However, speculation is spreading on campus as to whether Ms. Anderson is stepping down because of tensions with Mr. Bollinger in the wake of his abrupt decision to overrule Ms. Anderson’s plan to welcome the Iranian president to the World Leaders Forum on campus. Ms. Anderson’s offer of hospitality to a leader who has called for Israel to be wiped off the map and who has denied the Holocaust drew criticism on campus from professors and students alike.

“I think the president asked her to resign,” a political science and SIPA professor at the university, Rudolpho de la Garza, said. He said tensions are inherent between high-level university officers, adding: “It’s hard to have tensions with a university president because if you’re in trouble he can wipe you out.” Mr. de la Garza said he had witnessed only “good tension” between the two, but that the importance of SIPA to both Ms. Anderson and Mr. Bollinger could put them at odds. Mr. Bollinger’s office did not return phone calls seeking comment.

Ms. Anderson, a former president of the Middle East Studies association, attracted criticism for her decision to invite Libya’s strongman, Muammar Gadhafi, to the university in March. Colonel Gadhafi took the opportunity to deliver a lecture on democracy, proclaiming Libya the only democracy “on the whole planet.”

Ms. Anderson sat on the committee convened by Mr. Bollinger in 2005 to investigate students’ charges that professors in Columbia’s Middle East studies department silenced dissent in their classrooms. She signed a letter addressed to Mr. Bollinger that equated the students’ grievances to a “campaign of defamation.”
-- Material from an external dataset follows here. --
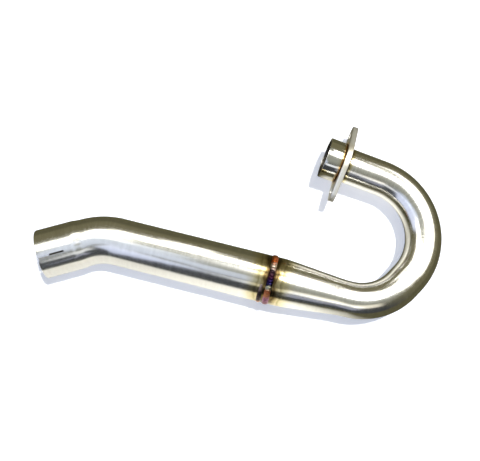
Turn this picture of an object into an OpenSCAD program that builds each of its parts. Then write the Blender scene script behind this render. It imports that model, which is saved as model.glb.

Mr. de la Garza said Columbia’s provost and vice president are in the process of gathering a committee to choose Ms. Anderson’s successor. Columbia’s provost, Alan Brinkley, is out of the country and could not be reached for comment. A SIPA professor who asked not to be identified said that considering the importance of SIPA to the university, the committee will look to appoint somebody with a very high profile.

Ms. Anderson’s future plans are unclear. Professors who work closely with her have speculated that she may return to her chair at Columbia and resume teaching, take time off, or look to become president of a small college.